I have stopped trying to break broodies. Silkies, Amers, EEs, and Legs are such prolific layers that it's my feeling that Mother Nature gives these breeds a broody session rest from laying so many eggs. It is nutritionally stressful on the bodies of these small animals to keep laying eggs day after day (like giving birth everyday!) so I let them have their 3 or 4 week broody session rest in an empty nestbox (we have no roos so none of our eggs are fertile anyway). During their broody session we make sure to take them out of their box 2 or 3 times daily to eat/drink/dust-bath and give them a drop on the side of their beak (not down the throat) of Poly-Vi-Sol no iron children's liquid vitamin for supplementation about 1-2 times a week as they tend not to eat enough during brooding. Because they are setting so much we Poultry Protector (organic) spray the bird (directions on label) to discourage the invitation for lice/mites in the warm nestbox. If after the 5th or 6th week the broody is not over her broody session we lock her out of the brooding pen. She won't like it and gets agitated wanting to get back inside but in a couple-three days she forgets about it and returns to "normal." It takes her a couple-three weeks to get back to regular laying again.
Guess you know this by now but I'll mention it for other readers: A hen's output of eggs diminishes 20% average each year.
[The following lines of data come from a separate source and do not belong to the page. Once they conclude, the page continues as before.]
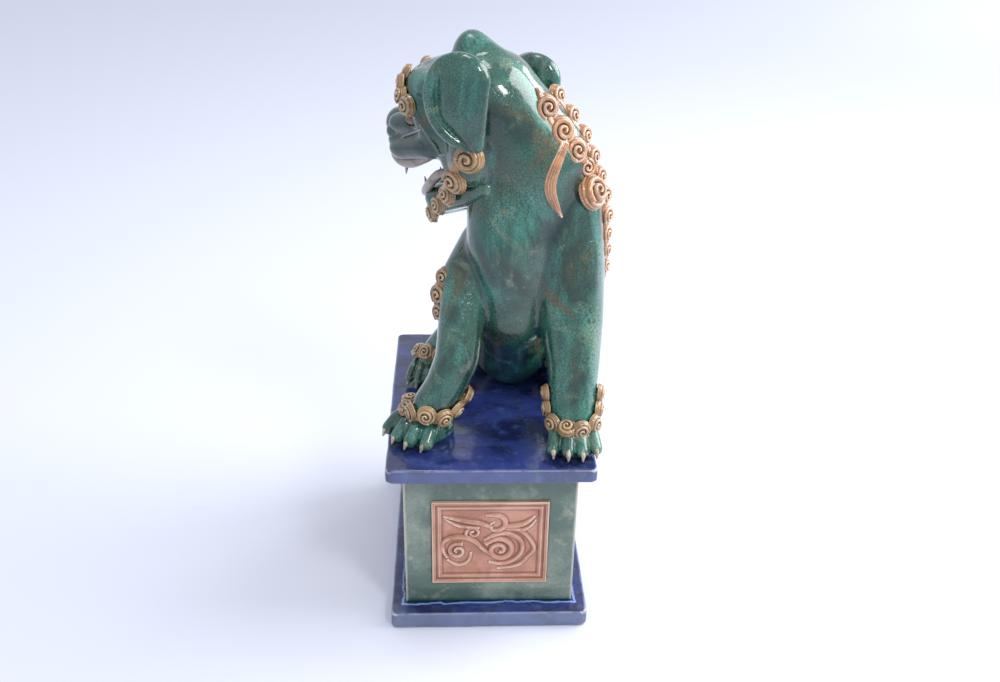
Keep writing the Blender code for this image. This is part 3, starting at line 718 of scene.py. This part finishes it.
# The head's lumps, each as (forward, left, up, half size) from the middle of the head
CROWN = ["head", (27, 0, 30, (15, 17, 20)), (2, 0, 24, (10, 15, 12))]
BROW = ["head", (60, 15, 8, (15, 14, 13)), (48, 22, 9, (14, 13, 13))]
TEMPLE = ["head", (58, 23, -3, (12, 9, 11)), (46, 24, -24, (15, 11, 13))]
FOREHEAD = ["head", (58, 0, 8, (17, 18, 17)), (38, 0, 12, (20, 24, 20))]
PAD = ["head", (77, 12, -46, (17, 13, 10)), (52, 21, -38, (16, 13, 10))]
MUZZLE = ["head", (84, 8, -27, (12, 12, 9)), (64, 13, -24, (13, 13, 10))]
CHEEK = ["head", (16, 24, -10, 20), (14, 26, -46, 17)]
JOWL = ["head", (34, 20, -22, 15), (28, 23, -50, 11)]
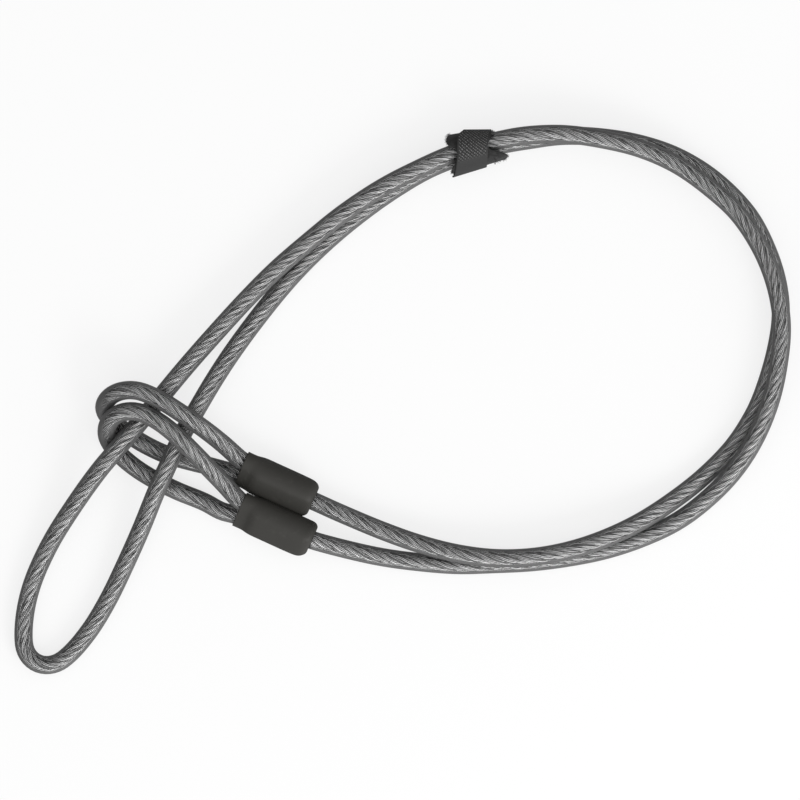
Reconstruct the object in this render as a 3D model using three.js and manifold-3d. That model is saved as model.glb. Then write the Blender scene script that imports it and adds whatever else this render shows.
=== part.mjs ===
// Double-loop security cable: one length of steel wire rope in a clear plastic jacket, with a
// crimped eye at each end and a hook-and-loop strap that gathers the cable. It lies on a flat
// surface, folded double, with its middle pulled through both eyes.
// Millimetres, +Z up. The origin is at the middle of the object, on the surface it lies on.
import * as THREE from "three";
import { mergeVertices } from "three/addons/utils/BufferGeometryUtils.js";
import Module from "manifold-3d";

// Driving dimensions.
const CLEARANCE = 0.3; // gap between neighbouring pieces
const CABLE_D = 10; // over the jacket
const JACKET_WALL = 1;
const CABLE_SIDES = 12;
const ROPE_SIDES = 8;

const SLEEVE_LENGTH = 43;
const SLEEVE_WIDTH = 21.8;
const SLEEVE_THICKNESS = 17.4;
const SLEEVE_WALL = 1;
const SLEEVE_ROUNDING = 3;
const SLEEVE_END_WALL = 1.6;
const JACKET_LEAN_GAP = 1; // room for a jacket end that leaves the ferrule at a slant
const COLLAR_LENGTH = 6.5; // the part of the sleeve shrunk over the two strands
const SLEEVE_HEADING = -24.5; // degrees, from +X towards +Y
const SLEEVE_ROLL = 45; // degrees, the dead end of the rope lies above the live one
const FIRST_SLEEVE = { x: -67.8, y: -46.7, exitOffset: 0 };
const SECOND_SLEEVE_LEAD = 8.25; // how far the second sleeve lies ahead of the first
const SECOND_EXIT_OFFSET = 1.2;
const DEAD_END_AT = 4; // where the dead end stops, from the middle of the sleeve

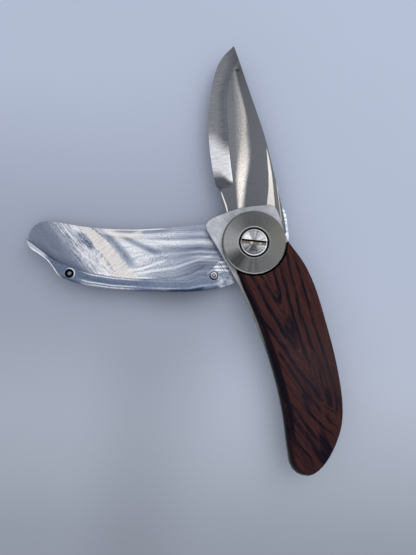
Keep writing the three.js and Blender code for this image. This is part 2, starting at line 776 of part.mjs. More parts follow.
// Line from the start of the edge to the tang's round
function choilLine() {
  const start = bladePoint(0, EDGE_DEPTH - EDGE_STEP_UP);
  const [end] = arc(TANG_RADIUS, CHOIL_TURN, CHOIL_TURN, 1);
  const between = (along, across) => [
    THREE.MathUtils.lerp(end.x, start[0], along),
    THREE.MathUtils.lerp(end.y, start[1], across),
  ];
  const knots = [
    start,
    between(0.958, 0.69),
    between(0.726, 0.43),
    between(0.488, 0.17),
    between(0.244, -0.03),
    between(0, 0),
  ];
  return smooth(knots, EDGE_STEP);
}

function bladeOutline() {
  const spur = spurTurn();
  const spurMiddle = [spurReach * Math.cos(radians(spur)), spurReach * Math.sin(radians(spur))];
  const spurEnd = arc(SPUR_RADIUS, spur + 90, spur - 90, 8, ...spurMiddle);
  const flank = THREE.MathUtils.radToDeg(Math.asin(SPUR_RADIUS / TANG_RADIUS)) + SPUR_RUNOUT;
  return anticlockwise([
    ...smooth(spineKnots(), SPINE_STEP),
    ...smooth(edgeKnots(), EDGE_STEP).slice(1),
    ...choilLine().slice(1, -1),
    ...arc(TANG_RADIUS, CHOIL_TURN, spur - flank, 16),
    ...spurEnd.slice().reverse(),
    ...arc(TANG_RADIUS, spur + flank, SPINE_TURN, 5),
  ]);
}

// How far a place lies along the edge, from 0 at the ricasso to 1 at the tip
function alongEdge(x) {
  return (x - RICASSO_REACH) / (bladeReach - RICASSO_REACH);
}

// Height of the line where the hollow grind starts
function grindLine(x) {
  const along = Math.max(0, alongEdge(x));
  const bowed = GRIND_HEIGHT + GRIND_BOW * Math.sin(0.9 * Math.PI * Math.min(along, GRIND_BEND));
  const bent = Math.max(0, along - GRIND_BEND) / (GRIND_END - GRIND_BEND);
  return bowed - GRIND_FALL * bent ** 2.2;
}

// Half of the thickness at one place: across runs from -1 at the spine over 0 on the main face to 1
// at the edge
function halfThickness(x, across) {
  const along = THREE.MathUtils.clamp(alongEdge(x), 0, 1);
  const full = THREE.MathUtils.lerp(BLADE_THICKNESS, TIP_THICKNESS, along ** 2.2) / 2;
  const ramp = THREE.MathUtils.smoothstep(x, RICASSO_REACH - GRIND_RAMP, RICASSO_REACH + GRIND_LEAD);
  const part = Math.max(0, across);
  const depth = part * (2 - part) * GRIND_HOLLOW + part * (1 - GRIND_HOLLOW);
  const swage = Math.max(0, -across) * SWAGE_DROP * (1 - THREE.MathUtils.smoothstep(x, ...SWAGE_REACHES));
  return full - swage - ramp * depth * (full - EDGE_THICKNESS / 2);
}

// Height of the edge at one place, straight on past its two ends
function edgeHeight(edge, x) {
  const next = edge.findIndex((p) => p.x >= x);
  if (next < 0) return edge.at(-1).y;
  if (next === 0) return edge[0].y;
  const [a, b] = [edge[next - 1], edge[next]];
  return THREE.MathUtils.lerp(a.y, b.y, (x - a.x) / (b.x - a.x));
}

// Blank with the grinds on both faces, wider than the blade's outline
function groundBlank() {
  const far = 1.6 * TANG_RADIUS + spurReach;
  const rampStart = RICASSO_REACH - GRIND_RAMP;
  const rampEnd = RICASSO_REACH + GRIND_LEAD;
  const spread = (from, to, count) => Array.from({ length: count }, (_, i) => from + ((to - from) * (i + 1)) / count);
  const stations = [
    -far,
    rampStart,
    ...spread(rampStart, rampEnd, RAMP_STATIONS),
    ...spread(rampEnd, bladeReach + GRIND_LEAD, GRIND_STATIONS),
  ];
  const edge = smooth(edgeKnots(), EDGE_STEP / 2).reverse();
  const rings = stations.map((x) => {
    const line = grindLine(x);
    const brink = Math.max(line + GRIND_LEAST, edgeHeight(edge, x));
    const faces = [0.2, 0.4, 0.6, 0.8, 1].map((part) => [
      THREE.MathUtils.lerp(line, brink, part),
      halfThickness(x, part),
    ]);
    const heights = [
      [-far, halfThickness(x, -1)],
      [-SPINE_HEIGHT, halfThickness(x, -1)],
      [-SWAGE_LINE, halfThickness(x, 0)],
      [line, halfThickness(x, 0)],
      ...faces,
      [far, halfThickness(x, 1)],
    ];
    const upper = heights.map(([y, z]) => [x, y, z]);
    const lower = heights.map(([y, z]) => [x, y, -z]).reverse();
    return [...upper, ...lower];
  });
  return lofted(rings);
}

function blade() {
  const flat = prism(bladeOutline(), -BLADE_THICKNESS, BLADE_THICKNESS);
  const bore = rod(BARREL_RADIUS + TURNING_PLAY, -BLADE_THICKNESS, BLADE_THICKNESS, RING_STEPS);
  return flat.intersect(groundBlank()).subtract(bore);
}

// Assembly

function piece(name, solid, material) {
  const mesh = new THREE.Mesh(toGeometry(solid), material);
  mesh.name = name;
  return mesh;
}

const rearHalf = new THREE.Group();
rearHalf.rotation.z = radians(REAR_TURN);
rearHalf.add(
  piece("rear_frame", rearFrame(), polishedAluminium),
  piece("rear_scale", rearScale(), rosewood),
  ...scalePins(-1, "rear_scale_pin"),
  piece("rear_stop_pin", stopPin(-1), brightSteel),
  piece("detent_ball", detentBall(), brightSteel),
  piece("detent_spring", detentSpring(), springSteel),
  piece("detent_plug", detentPlug(), springSteel),
);

const pivot = new THREE.Group();
pivot.add(
  piece("rear_disc", rearDisc(), turnedSteel),
  piece("pivot_barrel", pivotBarrel(), turnedSteel),
  piece("rear_washer", washer(-1), bronze),
  piece("front_washer", washer(1), bronze),
  piece("spring_washer", springWasher(), springSteel),
  piece("front_disc", frontDisc(), turnedSteel),
  piece("pivot_screw", pivotScrew(), brightSteel),
);

const openBlade = new THREE.Group();
openBlade.rotation.z = radians(REAR_TURN - REAR_OPEN_TURN);
openBlade.add(piece("blade", blade(), bladeSteel));

const frontHalf = new THREE.Group();
frontHalf.rotation.z = radians(REAR_TURN - REAR_OPEN_TURN + OPEN_TURN);
frontHalf.add(
  piece("front_frame", frontFrame(), satinAluminium),
  piece("front_scale", frontScale(), rosewood),
  ...scalePins(1, "front_scale_pin"),
  piece("front_stop_pin", stopPin(1), brightSteel),
);

const knife = new THREE.Group();
knife.name = "folding_knife";
knife.position.z = outerFace;
knife.add(rearHalf, pivot, openBlade, frontHalf);

export default knife;
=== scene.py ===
from math import cos, pi, radians, sin

import bpy
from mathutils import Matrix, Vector


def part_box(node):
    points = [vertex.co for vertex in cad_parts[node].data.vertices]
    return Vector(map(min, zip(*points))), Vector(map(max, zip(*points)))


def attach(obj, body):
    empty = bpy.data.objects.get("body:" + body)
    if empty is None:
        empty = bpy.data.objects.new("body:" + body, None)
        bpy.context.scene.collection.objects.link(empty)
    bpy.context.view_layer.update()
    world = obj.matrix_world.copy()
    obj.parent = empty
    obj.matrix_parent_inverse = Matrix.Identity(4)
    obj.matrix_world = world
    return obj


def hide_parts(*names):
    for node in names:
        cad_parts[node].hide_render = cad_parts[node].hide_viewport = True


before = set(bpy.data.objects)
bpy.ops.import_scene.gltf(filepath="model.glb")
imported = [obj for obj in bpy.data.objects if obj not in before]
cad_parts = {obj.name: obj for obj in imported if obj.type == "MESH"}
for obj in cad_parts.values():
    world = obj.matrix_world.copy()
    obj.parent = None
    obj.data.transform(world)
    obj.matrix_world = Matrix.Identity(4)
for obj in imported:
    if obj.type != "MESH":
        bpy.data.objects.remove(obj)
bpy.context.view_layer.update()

bl_info = {
    "name": "Folding Pocket Knife",
    "version": (1, 0, 0),
    "blender": (4, 5, 0),
    "location": "View3D > Sidebar > Knife",
    "description": "Finishes the pieces of a folding knife with a swing handle, and its stage",
    "category": "Object",
}

MM = 0.001

# directions of the three swinging pieces, in degrees about the pivot
REAR_TURN = 180
BLADE_TURN = 97.7
FRONT_TURN = 285.6

# heights above the floor in millimetres: the blade's middle, the front plate's top, the pocket's land,
# the wall's rise from it, the slot in the bolt's head, and the gap beside the head
MID_HEIGHT = 7.1
PLATE_TOP = (10.6, 10.65)
LAND_HEIGHTS = (4.85, 5.2)
WALL_RISE = (5.3, 6.5)
SLOT_HEIGHTS = (12.7, 13.84)
GAP_HEIGHTS = (12, 13.6)

# stage: level of the soft light from all around, side and height of the floor in metres, then the
# camera's sensor and lens in millimetres
ROOM_LIGHT = 0.9
FLOOR_SIDE = 6
FLOOR_HEIGHT = -0.02 * MM
SENSOR_WIDTH = 24
LENS = 18.16

# Lines and places of the finishes are in millimetres, on each piece's own axes: first along it from
# the pivot, then across it towards its back

# dark lines of the wood: half the line's width, then its points
WOOD_LINES = (
    (1, (11, -4.8), (21.6, -1.3), (26.1, -0.6), (31.8, 1.7), (39.6, 3.4)),
    (1, (12, -9), (22.9, -6), (28.9, -4.5), (34.9, -1.5), (43.4, 2.3), (51.5, 4.8), (58.9, 8.3), (66, 11.3)),
    (0.7, (11, -1.2), (16.1, 0.7), (22.4, 2.5), (25.5, 3.2)),
    (0.8, (12, 5.2), (15.3, 5), (22.2, 5), (26, 3.9)),
    (0.8, (10, 8.1), (16.3, 8), (24.3, 7.9), (35.3, 8.2), (43, 9), (52, 10.4)),
    (0.7, (6, 11.2), (17.8, 11.4), (34.2, 11.4), (43.3, 12.1), (49.2, 13.8), (59.9, 12.8), (66.8, 14.7)),
    (0.6, (2, 14), (12.6, 14.4), (20.3, 14.8), (38, 15.6), (50.8, 16.9), (58.7, 17.1), (67.3, 16.8),
     (71.3, 15.8)),
    (1, (28, -7), (39.7, -5), (51, -2.7), (61, -1.7), (70.9, -0.6), (76.7, 2), (84.1, 5.1), (89, 7)),
    (0.8, (44, -0.6), (54.9, 3.8), (61.2, 5.7), (65.7, 8.6), (70, 10.4)),
    (0.8, (61.5, 4.7), (70, 6.1), (75.7, 10.1), (79.2, 13.2)),
    (0.9, (64, -0.8), (74.2, 3.6), (79.6, 6.2), (86.3, 8.5)),
    (0.8, (72, -4.2), (80.3, -0.9), (84.7, 1.5), (88.7, 2.5)),
    (0.6, (68, 12.1), (71.8, 15.7)),
    (0.6, (71, 11.4), (74.5, 13), (76.5, 14.8)),
)

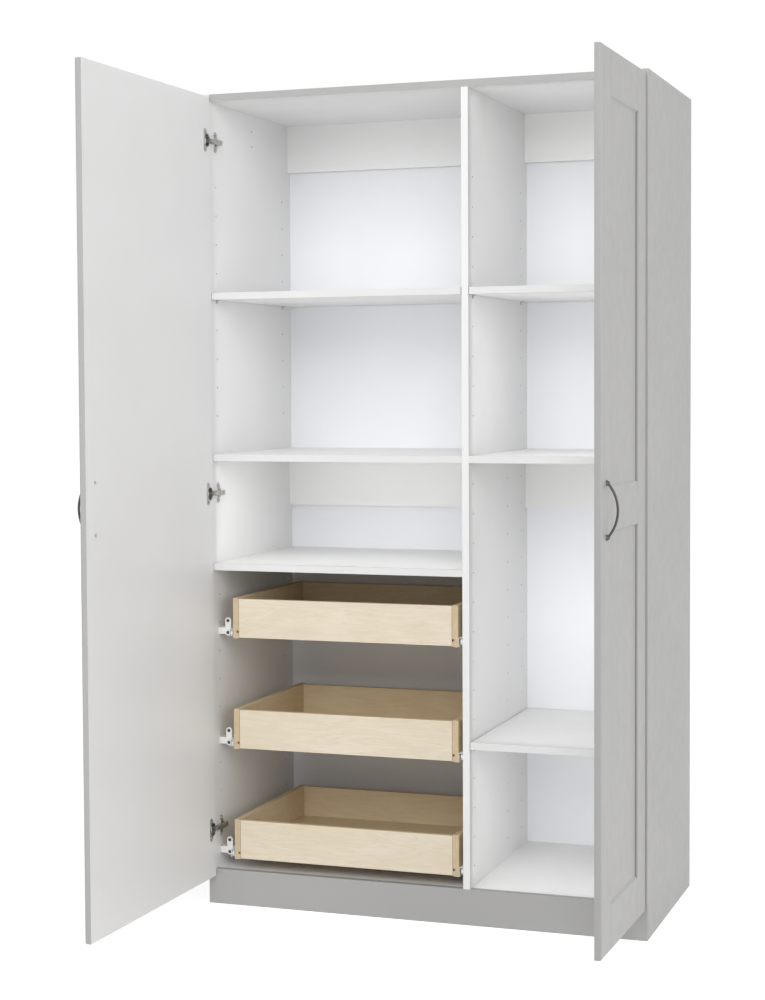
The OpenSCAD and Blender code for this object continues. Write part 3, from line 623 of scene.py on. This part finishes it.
def softbox(name, place, aim, width, height, share):
    """A lamp whose light on a surface that faces it is that share of a full white surround."""
    bpy.ops.object.light_add(type="AREA", location=place)
    lamp = bpy.context.object
    lamp.name = name
    aim_line = Vector(aim) - Vector(place)
    lamp.rotation_euler = aim_line.to_track_quat("-Z", "Y").to_euler()
    lamp.data.shape = "RECTANGLE"
    lamp.data.size, lamp.data.size_y = width, height
    lamp.data.energy = share * math.pi ** 2 * aim_line.length_squared
    return lamp


MIDDLE = (0, 0.2, 1.1)
softbox("key_lamp", (1.0, -6.5, 4.4), MIDDLE, 5.0, 3.5, 0.46)
softbox("side_lamp", (8.0, -5.0, 2.2), MIDDLE, 3.0, 3.0, 0.14)

# Each space: its bay, its lowest and highest point, and the share of its fill.
SPACES = {"upper_left": (LEFT_BAY, 1.680, 2.197, 0.43),
          "middle_left": (LEFT_BAY, 1.240, 1.661, 0.66),
          "low_left": (LEFT_BAY, 0.941, 1.221, 1.08),
          "trays": (LEFT_BAY, 0.096, 0.922, 0.14),
          "upper_right": (RIGHT_BAY, 1.680, 2.197, 0.73),
          "middle_right": (RIGHT_BAY, 1.240, 1.661, 1.12),
          "low_right": (RIGHT_BAY, 0.486, 1.221, 0.77),
          "floor_right": (RIGHT_BAY, 0.096, 0.467, 1.04)}
MOUTH_Y = 0.012
MOUTH_SHARE = 0.96
FILL_SPREAD = math.radians(138)
for name, (bay, z0, z1, share) in SPACES.items():
    wide, tall = bay[1] - bay[0], z1 - z0
    x, z = sum(bay) / 2, (z0 + z1) / 2
    lamp = softbox("fill_" + name, (x, MOUTH_Y, z), (x, 1, z),
                   MOUTH_SHARE * wide, MOUTH_SHARE * tall, share)
    lamp.data.energy = share * math.pi * wide * tall
    lamp.data.spread = FILL_SPREAD
    lamp.visible_camera = False

# The camera stands where the photograph was taken from, as solved from the cabinet's own edges.
IMAGE_W, IMAGE_H = 765, 1000
FOCAL_PX = 2024.09
CENTRE_PX = (330.83, 480.00)
CAMERA_PLACE = (1.613561, -5.082914, 1.429651)
YAW, PITCH, ROLL = math.radians(20.088), math.radians(-2.713), math.radians(-0.354)
SENSOR = 36
ahead = Vector((0, 1, 0))
ahead.rotate(Matrix.Rotation(PITCH, 3, "X"))
ahead.rotate(Matrix.Rotation(YAW, 3, "Z"))
level_right = Vector((math.cos(YAW), math.sin(YAW), 0))
upright = level_right.cross(ahead)
right = level_right * math.cos(ROLL) + upright * math.sin(ROLL)
up = upright * math.cos(ROLL) - level_right * math.sin(ROLL)
turned = Matrix((right, up, -ahead)).transposed().to_4x4()
bpy.ops.object.camera_add()
camera = bpy.context.object
camera.matrix_world = Matrix.Translation(CAMERA_PLACE) @ turned
camera.data.sensor_width = SENSOR
camera.data.lens = FOCAL_PX * SENSOR / IMAGE_H
camera.data.shift_x = (IMAGE_W / 2 - CENTRE_PX[0]) / IMAGE_H
camera.data.shift_y = (CENTRE_PX[1] - IMAGE_H / 2) / IMAGE_H
bpy.context.scene.camera = camera
bpy.context.scene.view_settings.view_transform = "Standard"
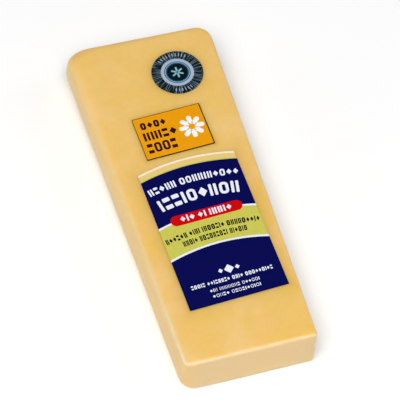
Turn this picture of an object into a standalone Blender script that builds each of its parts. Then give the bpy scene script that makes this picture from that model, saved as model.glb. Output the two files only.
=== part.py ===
"""Cheddar block: a long cut of cheese, wrapped skin tight, with its front label,
a small badge label and a round foil seal lying on the top face.

Metres, +Z up. The origin is the middle of the base, and +Y runs along the block
towards the end that carries the seal.
"""

import math

import bmesh
import bpy
from mathutils import Matrix, Vector

# The block: height, and its plan corners counter-clockwise from the near left one.
# It is a little wider at the far end, and that end isn't cut quite square.
BLOCK_HEIGHT = 0.0220
NEAR_WIDTH = 0.05525
FAR_WIDTH = 0.0644
LEFT_LENGTH = 0.1627
RIGHT_LENGTH = 0.1596
NEAR_END_SLANT = 0.0011
CORNER_NAMES = ("near_left", "near_right", "far_right", "far_left")

# How each corner is rounded in plan, at the base and at the top face. The near end is
# a fresh, crisp cut, and the far left corner is worn round, most of all near the top.
BASE_CORNER_RADIUS = {"near_left": 0.0065, "near_right": 0.0010, "far_right": 0.0071, "far_left": 0.0049}
TOP_CORNER_RADIUS = {"near_left": 0.0027, "near_right": 0.0010, "far_right": 0.0071, "far_left": 0.0125}

# How a corner's radius goes over from the one to the other: 1 is evenly with height,
# and a higher power leaves most of the change to the upper part
CORNER_GROWTH = {"near_left": 1, "near_right": 1, "far_right": 1, "far_left": 4}

# The rounding along the top edge and the base edge: how far in, and how far up or down
TOP_EDGE_INSET = {"near_left": 0.0011, "near_right": 0.0011, "far_right": 0.0025, "far_left": 0.0052}
TOP_EDGE_DROP = {"near_left": 0.0011, "near_right": 0.0011, "far_right": 0.0025, "far_left": 0.0058}
BASE_EDGE_INSET = {"near_left": 0.0012, "near_right": 0.0010, "far_right": 0.0015, "far_left": 0.0043}
BASE_EDGE_RISE = {"near_left": 0.0012, "near_right": 0.0010, "far_right": 0.0015, "far_left": 0.0095}

# No ring of the block turns a corner tighter than this
LEAST_CORNER_RADIUS = 0.0005

# The long cut faces swell outwards a very little between the corners
SIDE_SWELL = {"near_left": 0.00005, "near_right": 0.00007, "far_right": 0.00003, "far_left": 0.00007}

CORNER_STEPS = 7
SIDE_STEPS = 11
EDGE_STEPS = 5
WALL_STEPS = 3

# Labels: thin sheets that rest on the top face with a small gap, all turned alike
LABEL_TURN = math.radians(1.43)
LABEL_GAP = 0.0003
LABEL_THICKNESS = 0.0003

# Front label, measured from the middle of its straight bottom edge
FRONT_PLACE = (0.0029, -0.0568)
FRONT_WIDTH = 0.0422
FRONT_COLUMNS = 24
# Each band ends in an arc: its crown above the bottom edge, how far the arc drops
# to the sides, and the band's material
FRONT_BANDS = (
    (0.0274, 0.0036, "navy_print"),
    (0.0288, 0.0035, "white_print"),
    (0.0422, 0.0029, "green_print"),
    (0.0430, 0.0029, "white_print"),
    (0.0661, 0.0027, "navy_print"),
    (0.0691, 0.0027, "clear_straw_print"),
    (0.0701, 0.0027, "white_print"),
)

# Badge label, a plain rectangle with a dark border, measured to its middle
BADGE_PLACE = (0.0008, 0.0273)
BADGE_SIZE = (0.0299, 0.0214)
BADGE_BORDER = 0.0004

# Foil seal: a disc with concentric rings, outermost first
SEAL_PLACE = (0.0115, 0.0561)
SEAL_RADIUS = 0.0111
SEAL_SIDES = 64
SEAL_RINGS = (
    (0.0072, "silver_foil"),
    (0.0057, "blue_foil"),
    (0.0047, "dark_foil"),
)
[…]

Example: If a hen lays 200 eggs her first year, she'll lay 180 eggs the second, and 20% less the third year for approx 144 eggs, and so on and so on. From Sandhill Preservation statistics the only layer that is just as good the 2nd year as their 1st year are the Ameraucanas (not sure if this is inclusive of EEs though). Our White Leghorn layed about 6 times a week but in her second year it was sometimes 5 times a week so even the mighty White Leg slows down production each year. We are keeping a record of our Blue Wheaten Ameraucana (my avatar) to see how her 1st year will compare with the 2nd.
Hope your girls don't injure each other. Putting a crabby hen in a roomy wire cage elevated a bit off the ground/floor with no bedding cools them down and sometimes breaks them of their broody in 2-3 days - that is if you want to break them. I just let nature take its course and isolate them like they seem to isolate themselves naturally when in an open barnyard setting - coming out on their own occasionally for water and food to quickly return to their nest.
@mrsfluff100 Echoing what those ahead of me said: That coop looks just fine, and the run looks more than adequate for the number of bantams you have. I'm sure they are quite happy with both! Also nice to see hardware cloth all around, and buried as well as reinforced with concrete blocks! Very nice and secure! I would make one small change though if I were you... I would replace those little slide locks with actual hasp type closures and use a carabiner clip. I have seen animals open the little locks that you have in no time at all.